Wojskowi na posesji w Marczycach. Policja dostała „zgłoszenie alarmowe”

Wojskowi na posesji w Marczycach. Policja dostała „zgłoszenie alarmowe”

Wojskowy pojazd, zdjęcie ilustracyjne
Wojskowy pojazd, zdjęcie ilustracyjne Źródło: Policja / policja.pl
We wtorek po południu mieszkaniec powiatu karkonoskiego dokonał wstrząsającego odkrycia na terenie własnej posesji. Na miejsce wezwano wojsko.

Mieszkaniec wsi Marczyce (południowo-zachodnia część województwa dolnośląskiego) znalazł na swojej posesji niezwykle groźny i znajomo wyglądający przedmiot.

Gdy tylko zrozumiał, z czym ma do czynienia, chwycił za telefon. Policja otrzymała wkrótce „zgłoszenie alarmowe od zaniepokojonego mieszkańca” – relacjonuje redakcja „Gazety Wrocławskiej”.

Marczyce. Wstrząsające odkrycie w ogrodzie. Wezwano wojsko

Wezwani 5 lutego przez właściciela jednej z posesji funkcjonariusze (z zespołu rozpoznania minersko-saperskiego Komendy Miejskiej Policji w Jeleniej Górze) potwierdzili, że znalezionym przedmiotem jest niewybuch – i to sporych rozmiarów – który pamięta odległe czasy drugiej wojny światowej.
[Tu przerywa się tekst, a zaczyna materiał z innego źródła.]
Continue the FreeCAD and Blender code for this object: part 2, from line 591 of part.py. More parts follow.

Podinspektor Edyta Bagrowska – rzeczniczka prasowa jeleniogórskiej policji – opisuje, że został zauważony podczas prac ziemnych (regionalny dziennik „Gazeta Wrocławska” ustalił, że te prowadzone były w ogrodzie). Była to mina przeciwpancerna, która mimo upływu blisko ośmiu dekad wciąż mogła stanowić niebezpieczeństwo – jak każdy inny niewybuch.
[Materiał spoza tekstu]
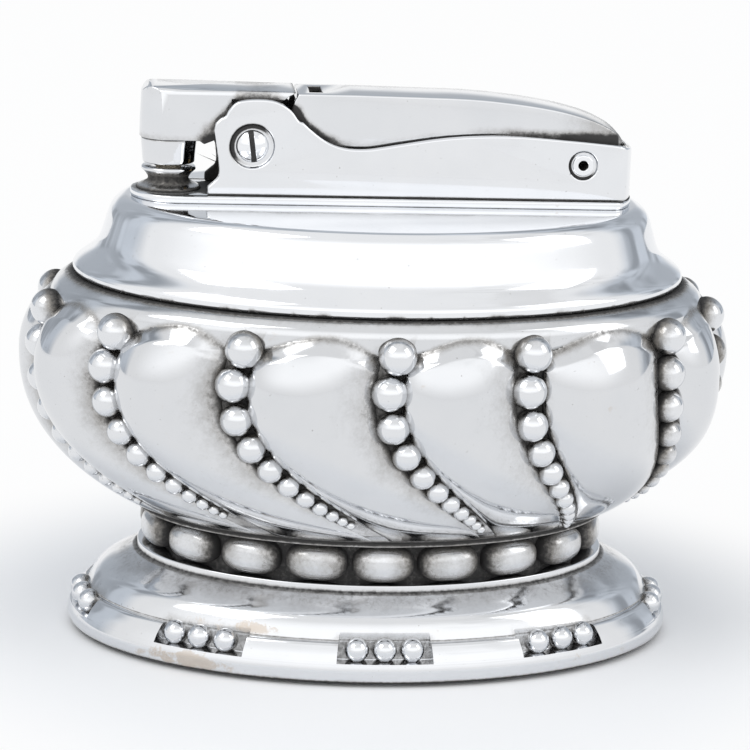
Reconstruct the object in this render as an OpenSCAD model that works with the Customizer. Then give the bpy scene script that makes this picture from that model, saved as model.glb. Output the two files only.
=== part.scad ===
// Oval table lighter: a silver-plated bowl with spiral lobes on a waisted foot,
// and a lift-out lighter unit with a thumb lever, a swinging snuffer and a flint wheel.
// Millimetres. +Z is up, X runs along the lighter, -Y is the front with the screw head.
// The origin is the centre of the felt's underside.

/* [Oval body] */
// Half length of the bowl over the crests of its lobes
bowl_half = 41.25; // [38:0.25:44]
// Depth of every oval divided by its length
oval_ratio = 0.68; // [0.6:0.01:0.8]
// Thickness of the bowl's cast wall
bowl_wall = 1.3; // [1:0.1:2]
// Height of the bowl from its underside to the seam
bowl_h = 27.2; // [25:0.1:30]
// Height of the widest line above the bowl's underside
bowl_mid_h = 17.9; // [16:0.1:19]
// Half length of the bowl's underside
bowl_base_half = 27.2; // [26:0.1:29]
// Thickness of the flange round the bowl's underside
bowl_flange_t = 0.5; // [0.4:0.1:0.8]
// Thickness of the bowl's floor
bowl_floor_t = 2.0; // [1.5:0.1:3]
// Half length of the bowl's rim at the seam
rim_half = 35.2; // [34.5:0.1:36]

/* [Lobes and beads] */
// Number of spiral lobes round the bowl
lobes = 14; // [12:1:16]
// Depth of the grooves between the lobes
groove_depth = 3.05; // [2:0.05:3.5]
// Diameter of the first bead of each row
bead_d = 4.2; // [3.8:0.1:4.6]
// Number of beads over which the diameter falls to 37 %
bead_taper = 8.0; // [7:0.1:9]
// Number of beads in each row
row_beads = 11; // [8:1:11]
// Height of the first bead below the seam
bead_drop = 3.4; // [3:0.1:4]
// Share of a bead's diameter from the groove's surface to its centre
bead_seat = 0.14; // [0.05:0.01:0.3]

/* [Foot and neck] */
// Half length of the foot over its rim band
foot_half = 35.1; // [33:0.1:37]
// Height of the foot from the edge of its rim to its ledge
foot_h = 9.8; // [9:0.1:11]
// Height of the rim band
band_h = 4.45; // [4.2:0.05:4.8]
// Half length of the ledge below the neck beads
ledge_half = 27.1; // [26.5:0.1:28]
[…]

W takich sytuacjach procedura nakazuje policji wezwanie saperów. Tak stało się i tym razem – żołnierze z jednostki wojskowej w Bolesławcu (województwo dolnośląskie) zabrali minę z posesji mieszkańca Marczyc (do czasu ich przyjazdu była zabezpieczana przez funkcjonariuszy).

Co później dzieje się z tego typu przedmiotami, które charakteryzują właściwości pirotechniczne? Zwykle są neutralizowane na poligonie – z dala od ludzi, zwierząt czy budynków.
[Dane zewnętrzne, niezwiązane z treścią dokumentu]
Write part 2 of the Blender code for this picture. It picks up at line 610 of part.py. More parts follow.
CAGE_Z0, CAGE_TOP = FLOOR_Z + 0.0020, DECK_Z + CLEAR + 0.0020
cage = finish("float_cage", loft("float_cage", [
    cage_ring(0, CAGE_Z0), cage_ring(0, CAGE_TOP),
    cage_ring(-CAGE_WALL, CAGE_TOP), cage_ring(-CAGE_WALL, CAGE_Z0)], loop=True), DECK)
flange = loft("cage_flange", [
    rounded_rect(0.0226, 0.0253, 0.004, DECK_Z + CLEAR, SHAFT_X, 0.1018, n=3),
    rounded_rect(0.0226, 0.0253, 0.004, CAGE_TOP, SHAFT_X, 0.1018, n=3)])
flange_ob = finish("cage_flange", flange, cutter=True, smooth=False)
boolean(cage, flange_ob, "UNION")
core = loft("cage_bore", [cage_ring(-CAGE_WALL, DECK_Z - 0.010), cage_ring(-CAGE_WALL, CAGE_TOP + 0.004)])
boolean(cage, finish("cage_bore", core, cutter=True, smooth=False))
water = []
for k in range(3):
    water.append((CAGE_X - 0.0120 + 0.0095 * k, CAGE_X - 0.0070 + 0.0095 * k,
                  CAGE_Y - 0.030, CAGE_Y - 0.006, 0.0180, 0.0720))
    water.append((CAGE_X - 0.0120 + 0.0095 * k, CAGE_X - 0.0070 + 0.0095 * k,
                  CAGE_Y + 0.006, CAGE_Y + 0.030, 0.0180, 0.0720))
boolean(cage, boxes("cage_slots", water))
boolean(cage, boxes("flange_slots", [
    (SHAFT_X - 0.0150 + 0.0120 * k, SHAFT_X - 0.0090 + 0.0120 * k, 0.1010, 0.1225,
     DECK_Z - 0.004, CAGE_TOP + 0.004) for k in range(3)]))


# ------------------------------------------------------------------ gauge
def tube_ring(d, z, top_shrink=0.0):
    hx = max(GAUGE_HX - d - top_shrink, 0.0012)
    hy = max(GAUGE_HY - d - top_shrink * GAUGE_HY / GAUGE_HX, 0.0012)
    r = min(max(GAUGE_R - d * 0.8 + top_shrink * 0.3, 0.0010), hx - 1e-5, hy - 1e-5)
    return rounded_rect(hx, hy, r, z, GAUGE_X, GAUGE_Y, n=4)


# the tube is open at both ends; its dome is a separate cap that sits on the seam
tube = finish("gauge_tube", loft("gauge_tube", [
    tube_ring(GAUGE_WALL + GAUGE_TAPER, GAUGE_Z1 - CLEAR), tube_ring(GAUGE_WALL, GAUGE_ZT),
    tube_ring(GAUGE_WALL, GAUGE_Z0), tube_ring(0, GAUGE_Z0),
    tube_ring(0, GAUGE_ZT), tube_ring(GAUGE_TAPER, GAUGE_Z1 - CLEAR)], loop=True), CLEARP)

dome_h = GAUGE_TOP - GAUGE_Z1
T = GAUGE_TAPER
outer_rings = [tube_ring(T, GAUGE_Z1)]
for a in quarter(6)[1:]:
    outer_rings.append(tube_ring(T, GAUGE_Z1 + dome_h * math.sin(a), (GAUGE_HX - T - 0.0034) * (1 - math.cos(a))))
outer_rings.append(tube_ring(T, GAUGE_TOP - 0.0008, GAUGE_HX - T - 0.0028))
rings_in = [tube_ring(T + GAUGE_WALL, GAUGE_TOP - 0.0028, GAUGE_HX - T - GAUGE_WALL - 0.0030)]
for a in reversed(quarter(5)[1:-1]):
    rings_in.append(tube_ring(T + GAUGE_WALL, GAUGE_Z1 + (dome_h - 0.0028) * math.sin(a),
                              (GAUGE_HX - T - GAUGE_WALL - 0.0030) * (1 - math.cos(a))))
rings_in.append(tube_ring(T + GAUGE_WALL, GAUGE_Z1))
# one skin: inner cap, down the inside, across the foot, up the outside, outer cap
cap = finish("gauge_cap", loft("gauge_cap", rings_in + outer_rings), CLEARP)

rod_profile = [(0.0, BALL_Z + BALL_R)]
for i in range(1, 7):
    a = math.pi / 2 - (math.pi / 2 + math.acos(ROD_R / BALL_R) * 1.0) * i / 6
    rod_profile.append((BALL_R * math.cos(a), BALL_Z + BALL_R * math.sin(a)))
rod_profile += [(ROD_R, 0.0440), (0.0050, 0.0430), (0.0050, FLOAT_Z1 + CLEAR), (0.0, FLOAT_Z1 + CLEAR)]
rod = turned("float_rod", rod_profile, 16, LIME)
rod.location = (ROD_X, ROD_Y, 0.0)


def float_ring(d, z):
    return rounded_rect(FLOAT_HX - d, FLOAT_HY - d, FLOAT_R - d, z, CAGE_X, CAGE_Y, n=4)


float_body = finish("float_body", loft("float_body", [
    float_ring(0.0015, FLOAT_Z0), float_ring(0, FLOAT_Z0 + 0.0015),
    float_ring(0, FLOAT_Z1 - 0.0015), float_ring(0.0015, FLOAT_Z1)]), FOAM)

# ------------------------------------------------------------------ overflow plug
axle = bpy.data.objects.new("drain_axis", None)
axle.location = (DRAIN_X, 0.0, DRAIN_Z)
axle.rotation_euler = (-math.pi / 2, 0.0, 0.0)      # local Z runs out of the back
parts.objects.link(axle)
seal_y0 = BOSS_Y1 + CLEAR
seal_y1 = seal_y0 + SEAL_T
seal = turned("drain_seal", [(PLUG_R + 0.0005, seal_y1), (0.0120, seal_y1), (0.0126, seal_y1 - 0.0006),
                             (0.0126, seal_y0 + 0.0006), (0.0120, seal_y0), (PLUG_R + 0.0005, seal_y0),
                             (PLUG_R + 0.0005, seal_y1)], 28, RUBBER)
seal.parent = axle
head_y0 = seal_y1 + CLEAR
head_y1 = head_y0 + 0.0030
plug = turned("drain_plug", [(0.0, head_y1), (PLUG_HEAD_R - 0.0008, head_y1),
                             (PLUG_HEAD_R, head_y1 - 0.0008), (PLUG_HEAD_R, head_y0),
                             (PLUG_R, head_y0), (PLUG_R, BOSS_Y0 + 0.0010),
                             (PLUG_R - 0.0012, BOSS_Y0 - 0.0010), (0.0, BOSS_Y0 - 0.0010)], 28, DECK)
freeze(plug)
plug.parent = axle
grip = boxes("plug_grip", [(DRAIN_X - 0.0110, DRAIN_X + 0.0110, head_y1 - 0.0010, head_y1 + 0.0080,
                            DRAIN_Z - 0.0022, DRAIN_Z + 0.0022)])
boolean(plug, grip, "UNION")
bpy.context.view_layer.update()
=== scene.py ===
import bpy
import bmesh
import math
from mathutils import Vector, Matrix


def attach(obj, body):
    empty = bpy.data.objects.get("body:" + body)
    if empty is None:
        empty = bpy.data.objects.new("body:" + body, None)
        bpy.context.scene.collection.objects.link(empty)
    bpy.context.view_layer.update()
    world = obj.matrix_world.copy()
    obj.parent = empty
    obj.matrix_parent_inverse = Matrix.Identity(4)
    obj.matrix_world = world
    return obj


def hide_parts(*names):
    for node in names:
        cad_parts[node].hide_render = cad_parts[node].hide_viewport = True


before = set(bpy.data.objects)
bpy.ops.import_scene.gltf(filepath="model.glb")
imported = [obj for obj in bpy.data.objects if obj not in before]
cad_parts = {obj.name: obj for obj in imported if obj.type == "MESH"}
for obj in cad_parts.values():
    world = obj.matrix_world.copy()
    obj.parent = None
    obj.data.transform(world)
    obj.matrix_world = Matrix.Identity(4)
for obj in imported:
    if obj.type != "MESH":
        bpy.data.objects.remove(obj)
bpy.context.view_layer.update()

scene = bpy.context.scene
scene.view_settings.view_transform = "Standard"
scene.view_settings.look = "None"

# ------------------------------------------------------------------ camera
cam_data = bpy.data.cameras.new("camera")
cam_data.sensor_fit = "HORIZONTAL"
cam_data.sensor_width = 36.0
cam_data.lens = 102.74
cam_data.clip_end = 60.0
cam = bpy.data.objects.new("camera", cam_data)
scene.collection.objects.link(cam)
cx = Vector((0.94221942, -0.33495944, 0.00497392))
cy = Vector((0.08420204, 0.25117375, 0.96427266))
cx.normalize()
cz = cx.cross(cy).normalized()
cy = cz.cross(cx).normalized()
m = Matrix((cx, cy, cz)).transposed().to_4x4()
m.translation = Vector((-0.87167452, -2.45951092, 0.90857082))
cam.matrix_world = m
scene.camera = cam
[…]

Jelenia Góra. Policja apeluje: Takie nieodpowiedzialne zachowanie może grozić nawet śmiercią

Przy okazji zdarzenia KMP Jelenia Góra zaapelowała do internautów. „Tego rodzaju znaleziska pomimo upływu lat są w dalszym ciągu bardzo niebezpieczne. Nie wolno ich odkopywać, przenosić czy rozbrajać. Nieodpowiedzialne zachowanie może grozić śmiercią lub poważnym uszkodzeniem ciała. W przypadku odnalezienia niewybuchu należy jak najszybciej skontaktować się z najbliższą jednostką policji” – wskazuje podinsp. Bagrowska.

Zabraniane jest też podpalanie, rozcinanie (na przykład szlifierką kątową) czy kolekcjonowanie w domu niewybuchów.